Puncak dari instruksi ini terungkap dalam Amsal 3:9-10: "Muliakanlah TUHAN dengan hartamu dan dengan hasil pertama dari segala penghasilanmu, maka lumbung-lumbungmu akan dipuaskan dengan kelimpahan dan tempat-tempat minummu akan meluap dengan anggur baru." Ini adalah prinsip memberi yang revolusioner. Tuhan tidak hanya menginginkan hati kita, tetapi juga meminta kita untuk menunjukkan prioritas kita melalui tindakan memberi.

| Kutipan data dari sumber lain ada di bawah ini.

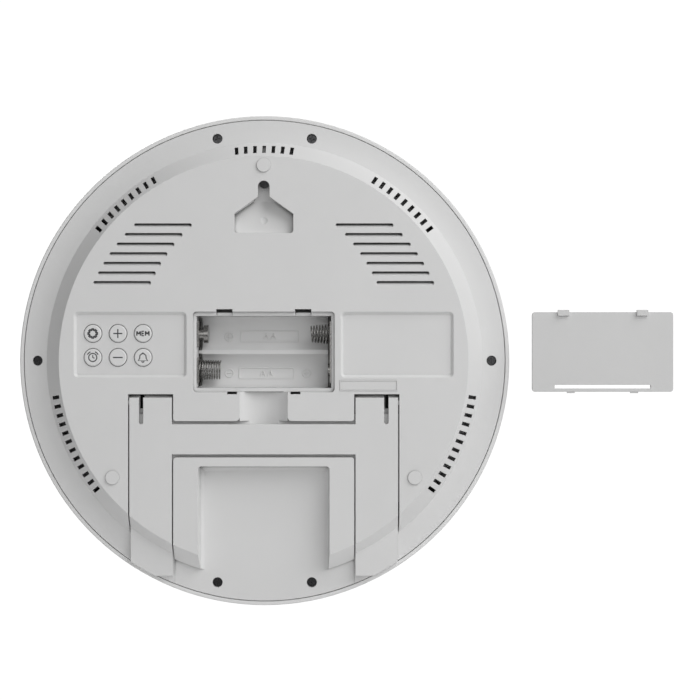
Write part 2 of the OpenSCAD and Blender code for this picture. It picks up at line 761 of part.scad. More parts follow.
module board_holes(r) {
    for (x = [-1, 1]) for (y = [-1, 1]) translate([x * board_screw[0], board_y + y * board_screw[1]]) circle(r = r);
}

module zebra_plan(gap = 0) {
    translate([0, glass[1] / 2 - 3.2]) square([glass[0] - 20 + 2 * gap, 2.4 + 2 * gap], center = true);
}

module display_holder() {
    over = reflector_z + reflector_t;
    outer = glass + 2 * [holder_w, holder_w];
    inner = glass + 2 * [glass_gap, glass_gap];
    color("dimgray") difference() {
        union() {
            // frame round the glass
            translate([0, 0, glass_z]) linear_extrude(height = holder_top - glass_z) difference() {
                rounded(outer, 5);
                square(inner, center = true);
            }
            // thin back, open where the battery bay comes down to it
            translate([0, 0, over]) linear_extrude(height = holder_t) difference() {
                rounded(outer, 5);
                translate([0, -10]) rounded([glass[0] - 24, glass[1] - 40], 4);
            }
            // rails under the main board
            translate([0, 0, holder_top - 0.1]) linear_extrude(height = board_z - holder_top + 0.1)
                translate([0, board_y]) difference() {
                    square(board_size + [2, 2], center = true);
                    square(board_size - [16, 10], center = true);
                }
            // ears on the bezel's four posts
            ear_places() translate([0, 0, ear_z]) linear_extrude(height = holder_top - ear_z) {
                circle(r = ear_r);
                translate([-ear_l, -ear_r]) square([ear_l, 2 * ear_r]);
            }
        }
        translate([0, 0, over - 4]) linear_extrude(height = 10) zebra_plan(0.15);
        translate([0, 0, glass_z - 1]) linear_extrude(height = over - glass_z + 1) square(inner, center = true);
        translate([0, 0, board_z - 4]) linear_extrude(height = 5) board_holes(small_screw_r + thread_gap);
        ear_places() translate([0, 0, ear_z - 1]) cylinder(r = small_screw_r + 0.15, h = 4);
    }
}

module zebra_strip() {
    color("pink") translate([0, 0, glass_z + glass_t])
        linear_extrude(height = board_z - glass_z - glass_t) zebra_plan();
}

module small_screw(l) {
    cylinder(r = small_screw_r, h = l);
    translate([0, 0, l]) difference() {
        cylinder(r = small_head_r, h = small_head_h);
        for (a = [0, 90]) rotate([0, 0, a]) translate([-1.2, -0.22, small_head_h - 0.6]) cube([2.4, 0.44, 1]);
    }
}

module main_board() {
    color("darkgreen") translate([0, 0, board_z]) linear_extrude(height = board_t) difference() {
        translate([0, board_y]) square(board_size, center = true);
        board_holes(small_screw_r + 0.15);
    }
}

module controller_chip() {
    top = board_z + board_t;
    color("black") translate([-24, board_y, top]) {
        cylinder(r = 7, h = 0.7);
        translate([0, 0, 0.7]) cylinder(r1 = 7, r2 = 4.5, h = 0.8);
    }
}

module quartz_crystal() {
    top = board_z + board_t;
    color("silver") {
        along_x(1.05, 8, 14.2, board_y - 3, top + 1.05);
        for (y = [-0.4, 0.4]) {
            along_x(0.2, 5.6, 8.2, board_y - 3 + y, top + 1.05);
            translate([5.7, board_y - 3 + y, top]) cylinder(r = 0.2, h = 1.25);
        }
    }
}

module board_capacitors() {
    top = board_z + board_t;
    color("navy") {
        for (x = [24, 32]) translate([x, board_y + 3, top]) cylinder(r = 2.5, h = 4.6);
        for (x = [-2, 1.5, 5]) translate([x, board_y + 6, top]) cube([1.2, 2, 0.8]);
    }
}

module board_screws() {
    color("silver") {
        for (x = [-1, 1]) for (y = [-1, 1])
            translate([x * board_screw[0], board_y + y * board_screw[1], board_z + board_t - 4.5]) small_screw(4.5);
        ear_places() translate([0, 0, 2.8]) small_screw(holder_top - 2.8);
        key_post_places() translate([0, 0, key_board_z]) rotate([180, 0, 0]) translate([0, 0, -4.5]) small_screw(4.5);
    }
}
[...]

Muliakan Tuhan dengan harta dan hasil pertama berarti mengakui bahwa segala sesuatu berasal dari Dia dan mendedikasikan bagian terbaik dari apa yang kita miliki untuk kemuliaan-Nya, sering kali melalui pelayanan gereja atau orang lain yang membutuhkan. Ini bukan tentang memberi sebagai kewajiban, tetapi sebagai ekspresi syukur dan pengakuan bahwa Dia adalah sumber segala berkat. Janji balasan-Nya sungguh luar biasa: kelimpahan dan kecukupan yang melampaui apa yang kita berikan. Ini adalah bukti bahwa ketika kita menaruh kepercayaan dan ketaatan kita kepada Tuhan, Ia akan mencukupi segala kebutuhan kita dengan kemurahan hati-Nya yang tak terbatas.
Renungan Amsal 3:1-10 mengundang kita untuk melihat hikmat ilahi bukan sebagai beban, tetapi sebagai harta karun yang paling berharga. Dengan memelihara ajaran-Nya di hati, percaya sepenuhnya kepada-Nya, dan memuliakan-Nya dengan hidup dan harta kita, kita membuka diri pada kehidupan yang penuh dengan kedamaian, berkat, dan penuntunan ilahi yang tak ternilai harganya.